Which rain scale is used to measure the Hurricane Harvey rainfall?

HI
I’ve been scouring articles on Hurricane Harvey but I have’t been able to find which scale is being used to measure the record rainfall produced it. I look forward to your feedback.

It’s not the Saffir–Simpson hurricane wind scale (SSHW) which excludes flood ranges, storm surge estimations, rainfall.

How many different rainfall scales are there? I thought you measured rainfall by saying how much rainfall there was.

I guess you can measure it either by depth or by total volume, but the units given in any given article should make it clear which one they’re using.

Rain gaugesare rain gauges. All the reports I’ve seen have used inches, which is - well, not the worldwide standard, but at least it’s depth, rather than hogsheads per square ell, so on the right track.

The rest of us use millimeters, which is exactly the same as l/m[sup]2[/sup]

Sorry, Chronos I was referring to ranking scales. I haven’t been able to find any scales that ranks rain intensity and level of danger. I have found things like synoptic scale and Scale Dependence of Radar-Rainfall Rates, point-scale rainfall rate R(x, t) etc. but no scales that rank torrential rainfall intensity and danger. Perhaps there isn’t one.

I don’t think there is one for rainfall … rather we use river level gauges … one location can take 10 inches of rain with no negative effects whereas another location will be destroyed with the same amount of rain …

The Advanced Hydrological Prediction Service has a nice interactive mapping program … click on Houston to see all the gory details …

Thanks watchwolf49. When the National Weather Service uses words like ‘catastrophic’, it that an actual level above ’ Major Flooding’ according to the “River Level Gauges” format? I have not seen any format for rain measurement using the term ‘catastrophic’.
“Catastrophic flooding in the Houston metropolitan area is expected to worsen,” the National Weather Service said Sunday. It added: “This event is unprecedented and all impacts are unknown and beyond anything experienced.”

Exactly as ww49 says.

The NHC is belatedly coming to the realization that what attracts headlines is hurricane wind speed and the Saffir-Simpson scale.

But what costs the big money is torrential rains.

And what kills people is storm surge.

So the severity scale that everybody in the public and media knows about is not talking about the important parts of the threat we actually face with hurricanes.

They have made great progress just in the last year upgrading their written messaging and graphics to address expected total rainfall and possible storm surge levels as two of the three relevant hazard factors (along with wind).

What they don’t have, and don’t expect to have any time soon, is some kind of overall weighted severity-o-meter for the total blended hazard. For reasons of both scientific validity and PR practicality.

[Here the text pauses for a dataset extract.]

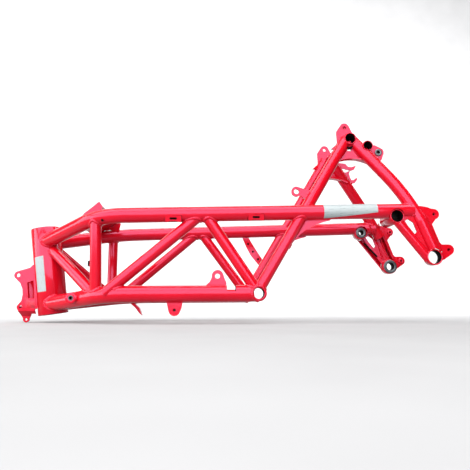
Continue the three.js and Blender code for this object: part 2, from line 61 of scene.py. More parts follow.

Thanks LSL Guy for that clarification. Thank you all.

AFAIK, they’re using it in the rhetoric sense. The actual category above “Major Flooding” is “Record Flooding” according to NOAA.

The only (somewhat) scientific way of rating floods I know is the recurrence interval method (the “1-in-X years” rating), which is *kind of *linked to actual human-effect severity, but only if you squint.

The important detail is the NWS says “Catastrophic flooding in the Houston metropolitan area is expected to worsen” (emphasis mine) … and indeed all the river gauges are above record levels and spilling over the banks …

The Saffir-Simpson scale has well known shortcomings … as is true with any simple measure of complex things, much information has to be removed … just remember that even Tropical Depressions can cause major and destructive flood events … I’m guessing in the weeks and months to come, we find that Harvey-as-Hurricane did some damage right on the coast, but it will be Harvey-as-Tropical Storm that laid waste to Houston …

Great points Mr Dibble … thanks for including that here …

Thanks MrDibble.

I wouldn’t say that it’s related at all. A hundred-year storm in the Atacama Desert might mean less than an inch of rainfall, for instance. A five-year storm in Florida is going to be much worse than that. And the impact on humans will also of course depend on how many humans are present.

And here I thought I loaded my statement with enough qualifiers :slight_smile: I wouldn’t say “not related at all” - obviously it’s tied to place, but that doesn’t mean we can’t say a 1-in-1000 isn’t worse than 1-in-10.